Además de legarle al mundo parte de las obras más bellas, el artista florentino dejó historias de su vida cotidiana, humor y perspicacia
Cada vez que alguien quiere contar la historia de alguna innovación, casi seguramente encuentra entre sus escritos y dibujos las conocidas ametralladoras, aviones, fortificaciones, helicópteros, etc., que soñó el célebre Leonardo da Vinci, nacido en Florencia en 1452, y que al morir a los 64 años, anciano para aquella época, dejó parte de las obras más bellas que aún hoy provocan el asombro del mundo entero.
Lo que se conoce muy poco es el oficio con el que, en ocasiones se ganó la vida, y del que era un apasionado: el de cocinero.
El 1981, en el archivo de la ex familia imperial rusa, conservado en el museo Hermitage de San Petesburgo (entonces Leningrado), aparecieron unas libretas con sus apuntes de cocina. Hay discusiones sobre cómo fueron a parar allí, aunque se presume que fueron con algunas pinturas del maestro.
Shelag y Jonathan Routh, dos especialistas ingleses en la vida y obra de Leonardo, difundieron el ahora llamado Códice Romanov, a partir de una copia del original realizado por el ignoto Pascuale Pisapia. Sus escritos son pletóricos de humor, y muestran al gran artista equivocándose como cualquier hijo de vecino, revelando entretelones de la corte, o como era habitual en él, usos y costumbres del momento.
De mozo a Chef
A los diecisiete años, Leonardo era discípulo de Verrochio, escultor, pintor, ingeniero, orfebre y matemático de Florencia.

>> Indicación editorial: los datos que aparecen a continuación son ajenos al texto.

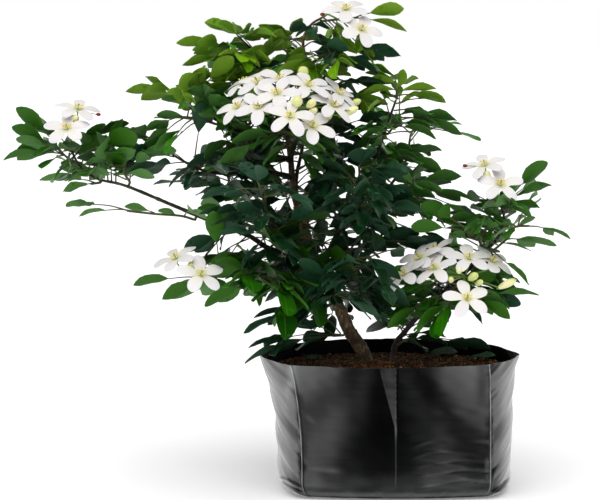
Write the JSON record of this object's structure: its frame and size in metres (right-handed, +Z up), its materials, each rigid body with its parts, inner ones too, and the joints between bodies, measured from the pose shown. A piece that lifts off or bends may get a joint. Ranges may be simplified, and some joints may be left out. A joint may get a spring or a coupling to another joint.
{
  "type": "potted flowering shrub",
  "caption": "Young orange jasmine shrub with leafy sprays and white flower heads, rooted in the soil of a black film grow bag with a flat base and an oval mouth.",
  "frame": {"origin": "centre of the bag's flat base, on the surface that it stands on", "axes": "+X to the viewer's right across the bag's wide front, -Y towards the viewer, +Z up"},
  "size_m": [0.5578, 0.3449, 0.4916],
  "materials": {
    "film": "gloss",
    "soil": "matte",
    "bark": "matte",
    "dark_bark": "matte",
    "leaf_young": "satin",
    "leaf_bright": "satin",
    "leaf_mid": "satin",
    "leaf_deep": "satin",
    "petal": "matte"
  },
  "bodies": {
    "root": {"grow_bag": "film", "potting_soil": "soil", "trunk": "bark", "second_stem": "dark_bark", "flower_head_left": "petal", "flower_head_top": "petal", "flower_head_right": "petal", "flower_head_low_left": "petal", "flower_head_centre": "petal", "flower_head_low_right": "petal", "leafy_spray_01": "leaf_young", "leafy_spray_02": "leaf_young", "leafy_spray_03": "leaf_young", "leafy_spray_04": "leaf_mid", "leafy_spray_05": "leaf_mid", "leafy_spray_06": "leaf_young", "leafy_spray_07": "leaf_deep", "leafy_spray_08": "leaf_deep", "leafy_spray_09": "leaf_young", "leafy_spray_10": "leaf_young", "leafy_spray_11": "leaf_mid", "leafy_spray_12": "leaf_mid", "leafy_spray_13": "leaf_mid", "leafy_spray_14": "leaf_deep", "leafy_spray_15": "leaf_bright", "leafy_spray_16": "leaf_mid", "leafy_spray_17": "leaf_mid", "leafy_spray_18": "leaf_bright", "leafy_spray_19": "leaf_deep", "leafy_spray_20": "leaf_deep", "leafy_spray_21": "leaf_bright", "leafy_spray_22": "leaf_deep", "leafy_spray_23": "leaf_deep", "leafy_spray_24": "leaf_deep", "leafy_spray_25": "leaf_bright", "leafy_spray_26": "leaf_bright", "leafy_spray_27": "leaf_deep", "leafy_spray_28": "leaf_mid", "leafy_spray_29": "leaf_mid", "leafy_spray_30": "leaf_mid", "leafy_spray_31": "leaf_bright", "leafy_spray_32": "leaf_mid", "leafy_spray_33": "leaf_deep", "leafy_spray_34": "leaf_deep", "leafy_spray_35": "leaf_deep", "leafy_spray_36": "leaf_mid", "leafy_spray_37": "leaf_deep", "leafy_spray_38": "leaf_deep", "leafy_spray_39": "leaf_deep", "leafy_spray_40": "leaf_deep", "leafy_spray_41": "leaf_deep", "leafy_spray_42": "leaf_deep", "leafy_spray_43": "leaf_mid", "leafy_spray_44": "leaf_deep", "leafy_spray_45": "leaf_mid", "leafy_spray_46": "leaf_deep", "leafy_spray_47": "leaf_mid", "leafy_spray_48": "leaf_deep", "leafy_spray_49": "leaf_deep"}
  },
  "joints": []
}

Verrochio le pidió colaboración a Leonardo en la pintura “El bautismo del Cristo”, pero Leonardo estaba más entusiasmado con su trabajo adicional como mesero en la taberna “Los tres caracoles”, donde la muerte del cocinero había dejado un puesto vacante.
Allí se servían enormes platos de polenta de avena (no se conocía el maíz), mezclada con pedazos de carne irreconocible, pero abundante.
El joven Leonardo erigido en chef y con gran entusiasmo, colocó mesas pequeñas y sirvió pequeñas porciones de manjares sofisticados, con una presentación propia de la actual nouvelle cuisine, y propia de él y su finura.
Los clientes, acostumbrados a platos de toscos guisos abundantes, se enfurecieron, y el joven chef tuvo que salir huyendo para salvar su vida, pero quedó con la sangre en el ojo.
Cinco años más tarde, un incendio acabó con la taberna “Los tres Caracoles”. Leonardo dejó de inmediato todo lo que tenía entre manos, (incluso el encargo de un retablo para la capilla de San Bernardo en el Palazzo Vecchio), y se asoció con su amigo Sandro Botticelli para abrir una fonda que la llamaron “La huella de la tres ranas”.
Con gran entusiasmo y apuro, improvisaron una tienda con grandes telas (varias ya pintadas) sacadas de contrabando del taller de Verrochio.
Fracasaron, pues aún la más alta sociedad se negaba a considerar como almuerzo una rebanada de pan tostado con una anchoa artísticamente enroscada.